Duarte Roa, Carlos; Schiavon, Stefano; Parkinson, Thomas (2020), Targeted occupant surveys: A novel method to effectively relate occupant feedback with environmental conditions, Dryad, Dataset,


Occupant satisfaction surveys are widely used in laboratory and field research studies of indoor environmental quality. Field studies pose several challenges because researchers usually have no control over the indoor environments experienced by building occupants, it is difficult to recruit and retain participants, and data collection methods can be cumbersome. With this in mind, we developed a survey platform that uses real-time feedback to send targeted occupant surveys (TOS) at specific indoor environmental conditions and stops sending survey requests when collected responses reach the maximum surveys required. We performed a pilot study of the TOS platform with occupants of a radiant heated and cooled building to target survey responses at 16 radiant slab surface (infrared) temperatures evenly distributed from 15 to 30 °C. We developed metrics and ideal datasets to compare the TOS platform against other occupant survey distribution methods. The results show that this novel method has a higher approximation to characteristics of an ideal dataset; 41% compared to 23%, 19%, and 12% of other datasets in previous field studies. Our TOS method minimizes the number of times occupants are surveyed and ensures a more complete and balanced dataset. This allows researchers to more efficiently and reliably collect subjective data for occupant satisfaction studies.

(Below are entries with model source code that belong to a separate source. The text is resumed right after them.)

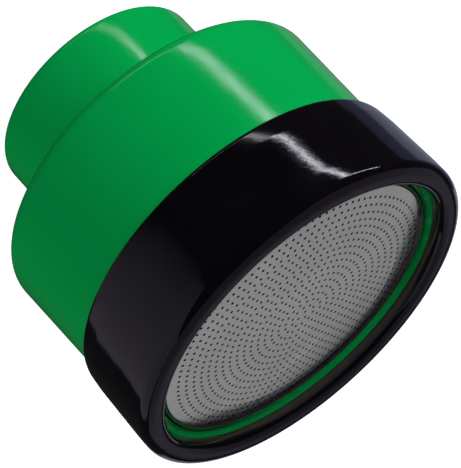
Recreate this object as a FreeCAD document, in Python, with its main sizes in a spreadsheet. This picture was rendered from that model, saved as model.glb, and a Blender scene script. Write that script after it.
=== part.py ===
import FreeCAD, Part
import math
import os
import Sketcher

# Garden watering rose: a moulded drum with a narrow collar that screws onto a
# hose, a disc with rings of fine holes, and a rubber bumper round the front.
# Millimetres. Z runs along the rose, from the inlet (Z = 0) to the face.

doc = FreeCAD.newDocument("watering_rose")
sheet = doc.addObject("Spreadsheet::Sheet", "Dims")

DIMS = [
    # collar and inlet
    ("collar_rad", 23.50), ("collar_top_rad", 23.35), ("collar_in_rad", 20.20),
    ("collar_edge", 2.80), ("socket_out_rad", 16.20), ("thread_rad", 12.30),
    ("thread_lead_in", 1.00), ("thread_end_z", 11.50), ("recess_rad", 12.90),
    ("seat_z", 16.00), ("pocket_z", 20.70),
    ("bore_rad", 7.90), ("throat_rad", 13.50), ("throat_z", 19.20),
    # drum
    ("drum_z", 21.55), ("drum_rad", 37.30), ("drum_front_rad", 36.62),
    ("drum_edge", 2.60), ("floor_z", 25.10), ("chamber_rad", 33.70),
    ("shoulder_z", 52.90), ("spigot_rad", 35.30), ("spigot_top_z", 62.30),
    ("waist_fillet", 0.80),
    # ribs behind the collar skin
    ("rib_count", 10), ("rib_wide", 1.80), ("rib_base_z", 1.60),
    # diffuser posts
    ("post_ring_rad", 19.00), ("post_rad", 3.30), ("post_hole_rad", 1.25),
    ("post_top_z", 33.50), ("post_count", 3),
    # diffuser
    ("diff_rad", 27.00), ("diff_thick", 2.40), ("diff_hub_rad", 8.50),
    ("diff_cone_deep", 5.00), ("diff_crown", 1.60), ("diff_hole_rad", 1.40),
    ("diff_ring_a", 11.80), ("diff_ring_b", 15.30), ("diff_ring_c", 23.60),
    ("diff_count_a", 12), ("diff_count_b", 15), ("diff_count_c", 30),
    ("diff_screw_rad", 1.70),
    # screws
    ("screw_shank_rad", 1.22), ("screw_length", 6.50), ("screw_head_rad", 2.80),
    ("screw_head_tall", 1.80), ("screw_slot_wide", 0.80), ("screw_slot_deep", 0.90),
    # plate
    ("face_z", 67.45), ("plate_thick", 0.60), ("plate_crown_rad", 591.0),
    ("plate_crown_end", 23.10), ("plate_slope_rad", 40.0),
    ("plate_slope_end", 31.20), ("plate_edge_rad", 1.20),
    ("plate_flange_rad", 34.90), ("plate_flange_z", 63.40), ("pitch", 1.65), ("hole_rad", 0.31),
    ("ring_count", 18), ("ring_start", 0.615), ("seam_angle", 100.3),
    # gasket
    ("gasket_in_rad", 33.80), ("gasket_out_rad", 35.20), ("gasket_thick", 1.00),
    ("gasket_gap", 0.05),
    # face ring
    ("ring_in_rad", 32.30), ("ring_mouth_rad", 33.66), ("ring_bevel_z", 65.05),
    ("ring_top_z", 66.00), ("ring_flange_z", 64.05), ("ring_skirt_in_rad", 35.40),
    ("ring_skirt_rad", 36.70), ("ring_skirt_z", 53.10),
    # bumper
    ("bump_in_rad", 36.80), ("bump_rear_z", 48.40), ("bump_heel_rad", 38.05),
    ("bump_heel_z", 49.55), ("bump_rad", 38.84), ("bump_crest_z", 69.35),
    ("bump_round", 2.40), ("bump_lip_rad", 33.72), ("bump_lip_z", 66.07),
    # washer and strainer
    ("washer_rad", 12.15), ("washer_in_rad", 8.00), ("washer_z", 11.60),
    ("washer_thick", 3.00), ("rim_rad", 12.10), ("rim_in_rad", 10.20),
    ("rim_slot_rad", 11.10), ("rim_slot_half", 0.19), ("rim_z", 14.70),
    ("rim_thick", 1.20), ("gauze_rad", 11.00), ("gauze_thick", 0.34),
    ("gauze_pitch", 1.30), ("gauze_hole", 0.90), ("gauze_reach", 9.60),
]
D = {}
for row, (name, value) in enumerate(DIMS, start=1):
    cell_name, cell_value = "A%d" % row, "B%d" % row
    sheet.set(cell_name, name)
    sheet.set(cell_value, repr(value))
    sheet.setAlias(cell_value, name)
    D[name] = float(value)
doc.recompute()


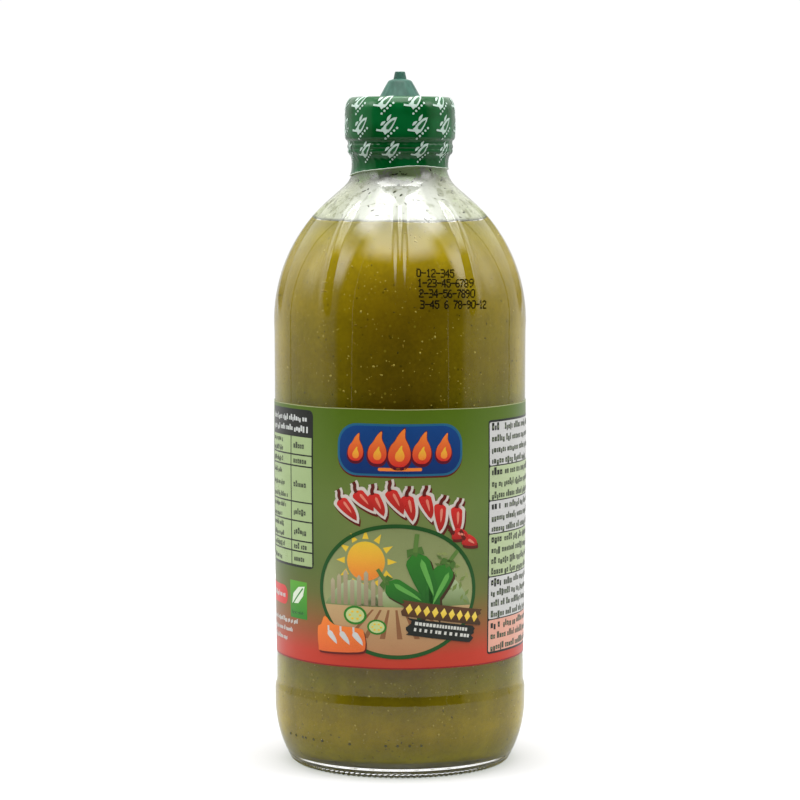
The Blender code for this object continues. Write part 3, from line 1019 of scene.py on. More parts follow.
@dataclass
class GlassBottle:
    """The pressed bottle: barrel body, label panel, ribbed shoulder, neck and knurled foot.

    Attributes are sizes of the real bottle in metres and degrees.
    """

    body_r: float = 0.0355
    shoulder_z: float = 0.1247
    shoulder_arc_r: float = 0.0449
    slope: float = 49.0
    neck_r: float = 0.01315
    neck_fillet_r: float = 0.0080
    mouth_z: float = 0.1848
    lip: float = 0.0008
    heel_z: float = 0.0177
    heel_arc_r: float = 0.0344
    heel_low_z: float = 0.0009
    foot_outer_r: float = 0.0299
    foot_inner_r: float = 0.0262
    push_up: float = 0.0014
    panel_top_r: float = 0.0354
    panel_top_z: float = 0.1215
    panel_low_r: float = 0.0350
    panel_low_z: float = 0.0236
    panel_step: float = 0.0028
    wall: float = 0.0027
    cavity_floor_z: float = 0.0048
    cavity_corner_r: float = 0.0092
    cavity_crown: float = 0.0028
    ribs: int = 10
    rib_w: float = 0.0048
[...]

We recruited eight occupants from a radiant heated and cooled building to respond to a ecological momentary assessment, or "right-now" survey, for our pilot study. The right-now survey of 11-questions took about a minute, on average, to complete. We used this survey in conjunction with the targeted occupant surveys (TOS) platform that we developed to administer surveys based on specific IEQ measurements. The goal of the right-now survey was to characterize whole-body thermal comfort (thermal sensation, thermal acceptability, and thermal preference) and self-reported well-being (ability to concentrate, level of sleepiness, and perceived productivity) when subjects completed the survey. We used a continuous scale with 7-points (the ASHRAE scale: -3 - cold; 0 - neutral; +3 - hot) to evaluate subjects’ thermal sensation (ASHRAE 2017). For thermal acceptability, subjects marked their responses on a continuous scale with 7-points ranging from clearly not acceptable (-3) to just unacceptable (-0.1), and from just acceptable (+0.1) to clearly acceptable (+3); subjects were required to distinguish between acceptable and unacceptable. Subjects were asked to rate their thermal preference by selecting if they prefer to be cooler, warmer, or no change. Self-reported productivity questions used a 5-point discrete scale. We also asked subjects about their level of activity in the past 15-20 minutes, clothing ensemble, and their use of fans and windows.